__What is required__.
Output, please, exactly those lines of the listing that come before the line with "dressed(obj, white_paint)", along with that line itself.

>> BEGIN Source material

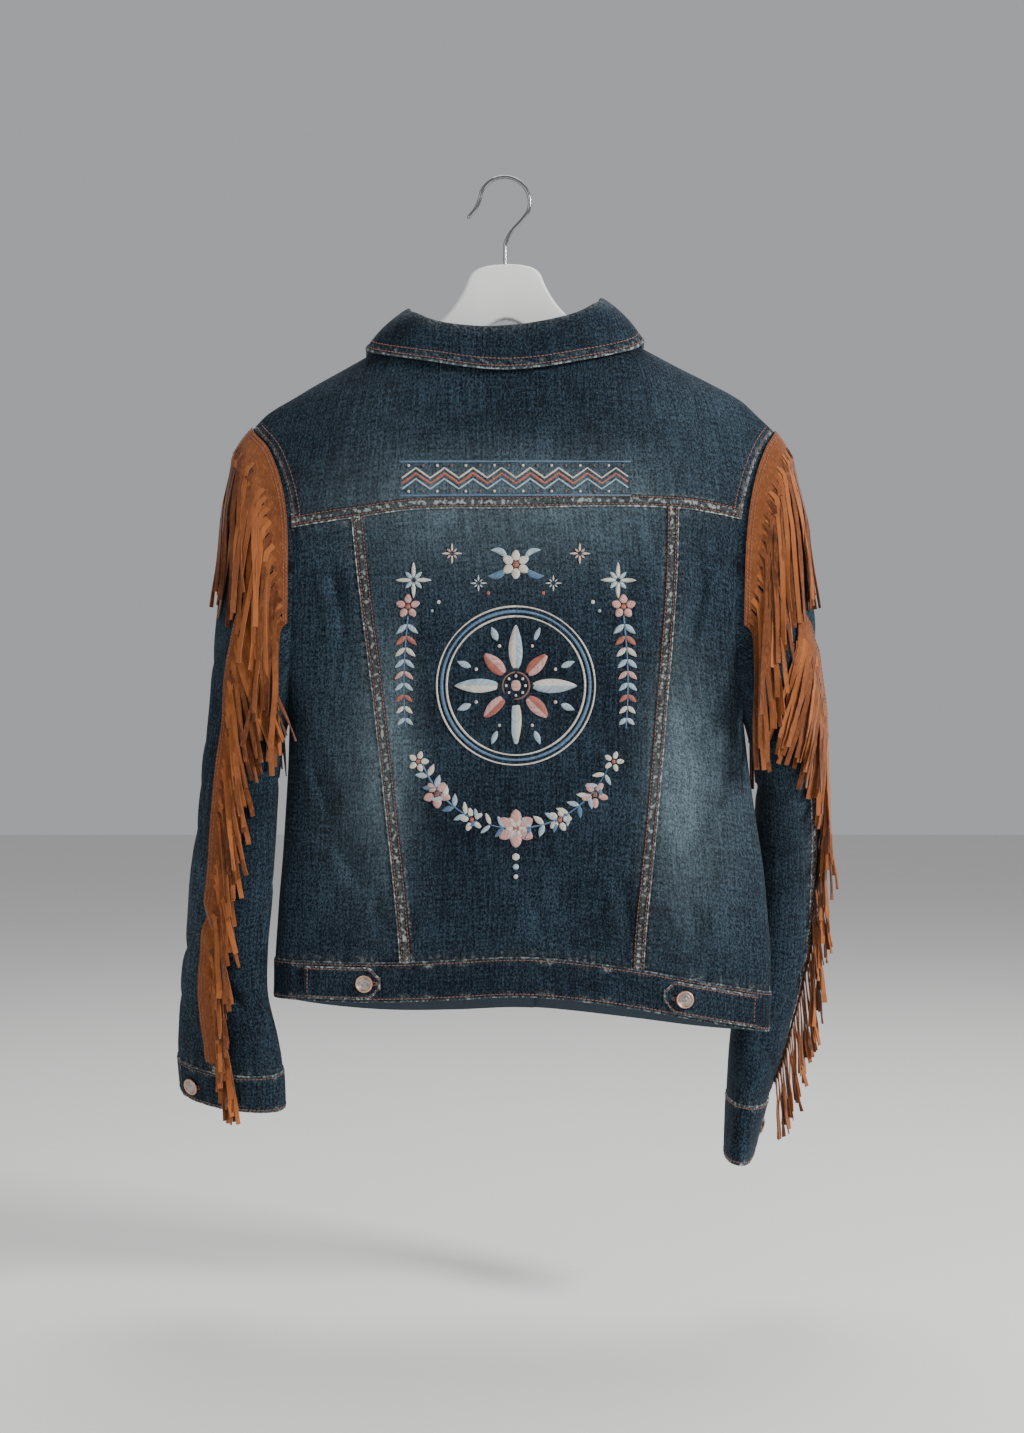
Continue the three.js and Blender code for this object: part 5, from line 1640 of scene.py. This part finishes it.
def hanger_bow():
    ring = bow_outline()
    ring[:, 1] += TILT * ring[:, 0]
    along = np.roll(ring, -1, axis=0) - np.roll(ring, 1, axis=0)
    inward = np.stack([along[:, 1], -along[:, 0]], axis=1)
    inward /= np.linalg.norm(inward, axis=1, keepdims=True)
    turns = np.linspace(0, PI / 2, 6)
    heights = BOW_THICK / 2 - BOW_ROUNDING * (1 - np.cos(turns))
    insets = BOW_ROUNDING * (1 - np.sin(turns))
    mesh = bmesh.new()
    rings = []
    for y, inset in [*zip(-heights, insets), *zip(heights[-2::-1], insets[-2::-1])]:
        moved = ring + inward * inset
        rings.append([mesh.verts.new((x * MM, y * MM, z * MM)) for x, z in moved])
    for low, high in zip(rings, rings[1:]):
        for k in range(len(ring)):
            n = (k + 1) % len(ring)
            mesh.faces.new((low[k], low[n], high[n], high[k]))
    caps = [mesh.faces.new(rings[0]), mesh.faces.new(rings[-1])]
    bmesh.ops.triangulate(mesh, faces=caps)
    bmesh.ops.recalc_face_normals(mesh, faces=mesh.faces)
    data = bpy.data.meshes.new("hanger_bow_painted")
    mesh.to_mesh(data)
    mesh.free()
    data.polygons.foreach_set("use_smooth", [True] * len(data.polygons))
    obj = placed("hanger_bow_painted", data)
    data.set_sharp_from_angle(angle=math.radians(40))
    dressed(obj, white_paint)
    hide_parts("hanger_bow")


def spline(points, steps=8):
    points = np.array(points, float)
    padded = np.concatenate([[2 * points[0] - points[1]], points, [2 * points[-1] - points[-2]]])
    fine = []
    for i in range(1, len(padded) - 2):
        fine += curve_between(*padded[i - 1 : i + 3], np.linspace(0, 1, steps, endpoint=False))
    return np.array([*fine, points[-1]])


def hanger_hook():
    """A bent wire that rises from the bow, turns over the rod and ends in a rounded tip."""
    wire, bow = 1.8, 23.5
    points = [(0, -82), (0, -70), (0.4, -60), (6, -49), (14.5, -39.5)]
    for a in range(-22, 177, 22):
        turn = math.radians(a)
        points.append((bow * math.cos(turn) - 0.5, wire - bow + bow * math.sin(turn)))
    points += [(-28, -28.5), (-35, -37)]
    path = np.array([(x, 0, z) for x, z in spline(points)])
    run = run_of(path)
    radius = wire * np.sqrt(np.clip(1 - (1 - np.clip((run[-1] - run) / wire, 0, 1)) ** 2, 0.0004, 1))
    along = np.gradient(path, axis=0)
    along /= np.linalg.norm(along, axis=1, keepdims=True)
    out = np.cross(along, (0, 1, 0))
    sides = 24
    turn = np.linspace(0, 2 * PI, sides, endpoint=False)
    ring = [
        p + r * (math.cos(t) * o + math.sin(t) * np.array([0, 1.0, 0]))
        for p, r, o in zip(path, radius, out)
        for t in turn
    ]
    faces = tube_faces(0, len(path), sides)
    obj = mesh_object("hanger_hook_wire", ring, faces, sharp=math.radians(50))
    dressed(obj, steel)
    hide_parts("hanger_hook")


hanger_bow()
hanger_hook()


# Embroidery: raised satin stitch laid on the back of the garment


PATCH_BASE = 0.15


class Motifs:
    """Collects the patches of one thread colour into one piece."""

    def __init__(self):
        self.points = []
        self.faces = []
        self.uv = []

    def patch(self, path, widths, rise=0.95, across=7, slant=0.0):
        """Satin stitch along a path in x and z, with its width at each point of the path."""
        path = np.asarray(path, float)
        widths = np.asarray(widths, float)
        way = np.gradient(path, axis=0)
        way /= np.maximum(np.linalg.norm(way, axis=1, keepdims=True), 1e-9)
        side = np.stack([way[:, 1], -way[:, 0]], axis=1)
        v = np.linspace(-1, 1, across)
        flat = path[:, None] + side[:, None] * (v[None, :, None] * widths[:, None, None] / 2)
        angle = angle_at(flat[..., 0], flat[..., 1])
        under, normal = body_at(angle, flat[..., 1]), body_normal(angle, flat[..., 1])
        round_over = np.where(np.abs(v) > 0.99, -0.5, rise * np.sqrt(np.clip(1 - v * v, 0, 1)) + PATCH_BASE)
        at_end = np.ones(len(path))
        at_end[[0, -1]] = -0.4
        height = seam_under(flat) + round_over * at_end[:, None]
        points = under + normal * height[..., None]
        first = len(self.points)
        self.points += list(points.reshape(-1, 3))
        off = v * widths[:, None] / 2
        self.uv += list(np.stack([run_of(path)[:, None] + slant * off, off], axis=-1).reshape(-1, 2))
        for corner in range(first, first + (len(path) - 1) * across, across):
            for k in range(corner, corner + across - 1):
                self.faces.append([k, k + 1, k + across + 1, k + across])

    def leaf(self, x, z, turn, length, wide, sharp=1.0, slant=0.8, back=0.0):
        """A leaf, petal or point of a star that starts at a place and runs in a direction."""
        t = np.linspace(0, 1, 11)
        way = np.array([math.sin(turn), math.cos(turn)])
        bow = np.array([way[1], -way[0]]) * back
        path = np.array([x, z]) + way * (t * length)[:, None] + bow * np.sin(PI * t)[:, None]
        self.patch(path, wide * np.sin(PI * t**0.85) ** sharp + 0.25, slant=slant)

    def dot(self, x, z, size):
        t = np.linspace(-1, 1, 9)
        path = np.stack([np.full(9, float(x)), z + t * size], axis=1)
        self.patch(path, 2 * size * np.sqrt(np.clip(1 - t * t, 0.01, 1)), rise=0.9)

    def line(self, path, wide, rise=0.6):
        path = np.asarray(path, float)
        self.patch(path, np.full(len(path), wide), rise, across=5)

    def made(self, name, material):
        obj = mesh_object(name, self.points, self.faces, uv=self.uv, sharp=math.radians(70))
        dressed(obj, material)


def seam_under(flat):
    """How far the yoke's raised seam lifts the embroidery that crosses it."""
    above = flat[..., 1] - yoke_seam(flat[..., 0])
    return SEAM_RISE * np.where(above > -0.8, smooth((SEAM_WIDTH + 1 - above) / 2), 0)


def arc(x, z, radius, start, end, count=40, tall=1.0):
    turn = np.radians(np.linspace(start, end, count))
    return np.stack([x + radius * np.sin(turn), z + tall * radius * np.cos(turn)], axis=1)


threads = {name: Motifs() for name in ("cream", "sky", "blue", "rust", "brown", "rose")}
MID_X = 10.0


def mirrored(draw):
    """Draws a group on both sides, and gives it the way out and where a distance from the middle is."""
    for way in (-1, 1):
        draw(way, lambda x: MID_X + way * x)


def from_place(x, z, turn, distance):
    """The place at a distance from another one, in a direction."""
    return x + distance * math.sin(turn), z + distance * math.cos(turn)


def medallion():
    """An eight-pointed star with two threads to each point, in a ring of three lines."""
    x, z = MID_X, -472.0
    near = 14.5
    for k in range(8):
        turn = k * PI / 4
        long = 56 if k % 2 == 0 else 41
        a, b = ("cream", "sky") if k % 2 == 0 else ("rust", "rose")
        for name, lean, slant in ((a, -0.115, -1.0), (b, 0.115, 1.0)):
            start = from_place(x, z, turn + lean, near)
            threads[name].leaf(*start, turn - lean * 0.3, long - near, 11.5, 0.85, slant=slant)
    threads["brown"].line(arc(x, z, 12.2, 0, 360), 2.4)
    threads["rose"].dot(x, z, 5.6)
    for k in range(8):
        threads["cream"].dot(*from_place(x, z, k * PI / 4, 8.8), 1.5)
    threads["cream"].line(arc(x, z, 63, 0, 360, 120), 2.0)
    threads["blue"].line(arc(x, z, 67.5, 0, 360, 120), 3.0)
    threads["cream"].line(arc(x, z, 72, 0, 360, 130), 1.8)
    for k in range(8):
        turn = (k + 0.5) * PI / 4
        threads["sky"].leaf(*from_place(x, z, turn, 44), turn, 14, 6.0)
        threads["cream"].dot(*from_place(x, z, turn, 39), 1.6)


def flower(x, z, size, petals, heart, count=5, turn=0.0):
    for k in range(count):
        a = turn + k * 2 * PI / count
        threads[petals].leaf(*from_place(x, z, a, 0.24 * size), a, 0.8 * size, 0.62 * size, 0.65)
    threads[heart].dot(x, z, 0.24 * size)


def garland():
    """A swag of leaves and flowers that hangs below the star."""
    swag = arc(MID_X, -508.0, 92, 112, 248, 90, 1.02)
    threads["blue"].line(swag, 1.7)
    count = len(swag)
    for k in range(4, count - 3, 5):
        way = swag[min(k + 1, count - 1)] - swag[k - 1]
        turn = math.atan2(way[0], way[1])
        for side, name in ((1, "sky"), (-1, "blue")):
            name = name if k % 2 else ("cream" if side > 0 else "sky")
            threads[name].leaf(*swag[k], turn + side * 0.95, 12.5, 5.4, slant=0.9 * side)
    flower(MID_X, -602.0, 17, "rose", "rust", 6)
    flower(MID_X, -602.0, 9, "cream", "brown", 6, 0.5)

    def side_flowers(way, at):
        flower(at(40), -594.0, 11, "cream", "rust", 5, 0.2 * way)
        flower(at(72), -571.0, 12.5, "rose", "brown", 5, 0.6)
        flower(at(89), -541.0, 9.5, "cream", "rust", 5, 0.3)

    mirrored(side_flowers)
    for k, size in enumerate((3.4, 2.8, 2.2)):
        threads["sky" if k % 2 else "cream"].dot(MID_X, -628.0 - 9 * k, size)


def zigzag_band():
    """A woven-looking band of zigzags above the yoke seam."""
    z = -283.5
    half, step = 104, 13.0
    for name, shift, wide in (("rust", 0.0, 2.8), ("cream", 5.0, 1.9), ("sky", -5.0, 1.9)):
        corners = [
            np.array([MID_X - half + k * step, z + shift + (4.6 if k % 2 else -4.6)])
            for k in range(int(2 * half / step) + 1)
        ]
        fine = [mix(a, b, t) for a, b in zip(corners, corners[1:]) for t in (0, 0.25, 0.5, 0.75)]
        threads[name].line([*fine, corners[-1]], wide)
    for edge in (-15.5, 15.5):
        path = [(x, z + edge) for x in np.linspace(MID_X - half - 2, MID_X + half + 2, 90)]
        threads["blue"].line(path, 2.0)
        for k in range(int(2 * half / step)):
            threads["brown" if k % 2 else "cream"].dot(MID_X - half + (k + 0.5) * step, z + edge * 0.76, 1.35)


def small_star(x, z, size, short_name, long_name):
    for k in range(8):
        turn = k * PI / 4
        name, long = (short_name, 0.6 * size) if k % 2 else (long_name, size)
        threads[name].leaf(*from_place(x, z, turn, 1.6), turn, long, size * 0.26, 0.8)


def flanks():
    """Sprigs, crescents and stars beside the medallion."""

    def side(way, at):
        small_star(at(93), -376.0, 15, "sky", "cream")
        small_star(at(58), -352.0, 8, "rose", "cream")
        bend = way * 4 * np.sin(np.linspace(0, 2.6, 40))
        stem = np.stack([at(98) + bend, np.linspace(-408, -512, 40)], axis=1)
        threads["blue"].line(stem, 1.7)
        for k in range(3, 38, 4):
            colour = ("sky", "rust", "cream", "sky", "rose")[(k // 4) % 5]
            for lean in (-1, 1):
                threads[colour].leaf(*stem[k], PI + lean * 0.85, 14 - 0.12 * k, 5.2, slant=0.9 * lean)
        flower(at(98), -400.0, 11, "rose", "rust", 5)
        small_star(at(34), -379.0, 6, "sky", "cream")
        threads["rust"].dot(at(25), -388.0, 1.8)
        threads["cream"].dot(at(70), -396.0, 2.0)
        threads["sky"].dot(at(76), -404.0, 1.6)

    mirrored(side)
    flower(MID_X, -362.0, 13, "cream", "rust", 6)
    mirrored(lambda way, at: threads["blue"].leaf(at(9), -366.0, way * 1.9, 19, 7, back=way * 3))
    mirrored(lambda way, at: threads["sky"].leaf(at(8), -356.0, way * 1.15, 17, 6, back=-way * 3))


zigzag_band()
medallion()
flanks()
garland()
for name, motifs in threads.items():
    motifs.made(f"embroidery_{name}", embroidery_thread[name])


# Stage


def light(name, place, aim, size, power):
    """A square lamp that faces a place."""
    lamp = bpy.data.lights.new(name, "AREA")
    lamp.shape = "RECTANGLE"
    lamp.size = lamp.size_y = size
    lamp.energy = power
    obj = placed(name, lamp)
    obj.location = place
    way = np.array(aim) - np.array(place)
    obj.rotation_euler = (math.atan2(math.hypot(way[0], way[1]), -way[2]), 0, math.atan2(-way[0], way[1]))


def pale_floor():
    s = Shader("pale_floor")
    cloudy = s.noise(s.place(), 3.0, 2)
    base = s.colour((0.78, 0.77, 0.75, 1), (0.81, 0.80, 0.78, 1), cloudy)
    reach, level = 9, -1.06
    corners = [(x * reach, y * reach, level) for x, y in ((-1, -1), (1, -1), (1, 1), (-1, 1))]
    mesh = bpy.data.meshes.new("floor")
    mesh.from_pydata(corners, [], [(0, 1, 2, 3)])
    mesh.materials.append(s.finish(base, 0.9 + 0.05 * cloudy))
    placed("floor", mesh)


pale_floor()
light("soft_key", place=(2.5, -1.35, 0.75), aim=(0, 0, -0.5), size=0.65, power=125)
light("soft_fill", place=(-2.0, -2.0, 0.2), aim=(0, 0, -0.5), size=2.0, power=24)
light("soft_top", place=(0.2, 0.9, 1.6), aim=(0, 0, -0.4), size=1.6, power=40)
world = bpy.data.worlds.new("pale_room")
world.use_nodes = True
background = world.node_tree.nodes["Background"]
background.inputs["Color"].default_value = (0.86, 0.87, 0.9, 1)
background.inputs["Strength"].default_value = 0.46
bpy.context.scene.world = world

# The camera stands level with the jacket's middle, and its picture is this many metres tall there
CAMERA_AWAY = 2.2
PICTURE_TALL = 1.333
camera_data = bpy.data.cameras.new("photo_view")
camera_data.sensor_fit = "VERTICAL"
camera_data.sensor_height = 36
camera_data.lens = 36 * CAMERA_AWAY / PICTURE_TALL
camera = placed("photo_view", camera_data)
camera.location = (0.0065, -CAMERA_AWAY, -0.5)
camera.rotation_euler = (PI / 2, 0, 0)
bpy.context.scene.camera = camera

>> END Source material

__Completed exercise__.
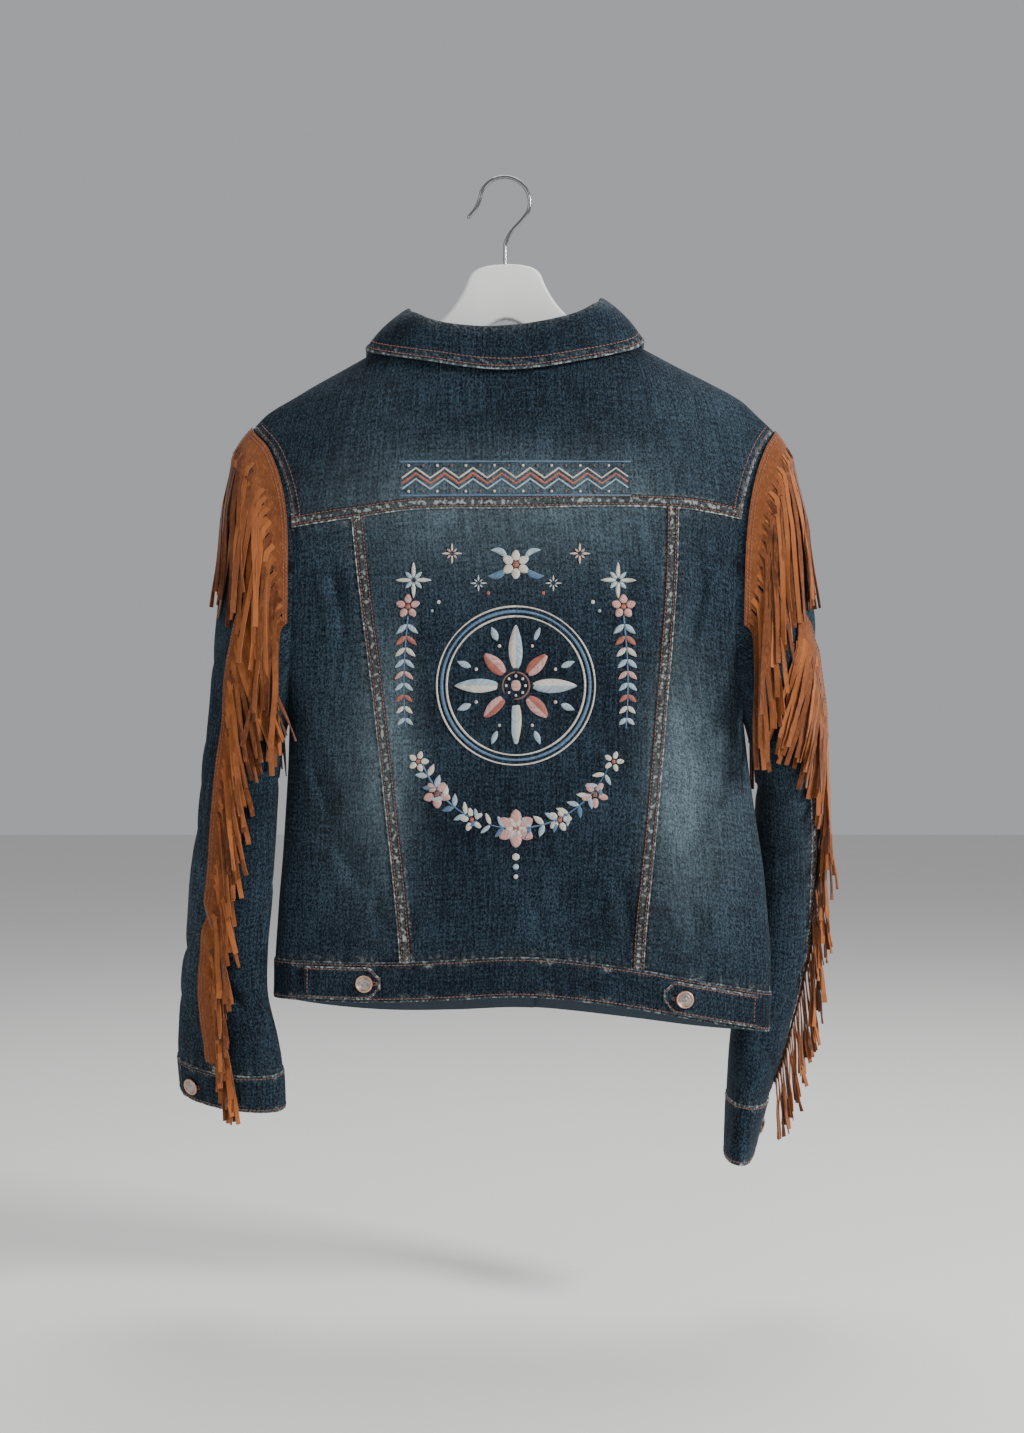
Continue the three.js and Blender code for this object: part 5, from line 1640 of scene.py. This part finishes it.
def hanger_bow():
    ring = bow_outline()
    ring[:, 1] += TILT * ring[:, 0]
    along = np.roll(ring, -1, axis=0) - np.roll(ring, 1, axis=0)
    inward = np.stack([along[:, 1], -along[:, 0]], axis=1)
    inward /= np.linalg.norm(inward, axis=1, keepdims=True)
    turns = np.linspace(0, PI / 2, 6)
    heights = BOW_THICK / 2 - BOW_ROUNDING * (1 - np.cos(turns))
    insets = BOW_ROUNDING * (1 - np.sin(turns))
    mesh = bmesh.new()
    rings = []
    for y, inset in [*zip(-heights, insets), *zip(heights[-2::-1], insets[-2::-1])]:
        moved = ring + inward * inset
        rings.append([mesh.verts.new((x * MM, y * MM, z * MM)) for x, z in moved])
    for low, high in zip(rings, rings[1:]):
        for k in range(len(ring)):
            n = (k + 1) % len(ring)
            mesh.faces.new((low[k], low[n], high[n], high[k]))
    caps = [mesh.faces.new(rings[0]), mesh.faces.new(rings[-1])]
    bmesh.ops.triangulate(mesh, faces=caps)
    bmesh.ops.recalc_face_normals(mesh, faces=mesh.faces)
    data = bpy.data.meshes.new("hanger_bow_painted")
    mesh.to_mesh(data)
    mesh.free()
    data.polygons.foreach_set("use_smooth", [True] * len(data.polygons))
    obj = placed("hanger_bow_painted", data)
    data.set_sharp_from_angle(angle=math.radians(40))
    dressed(obj, white_paint)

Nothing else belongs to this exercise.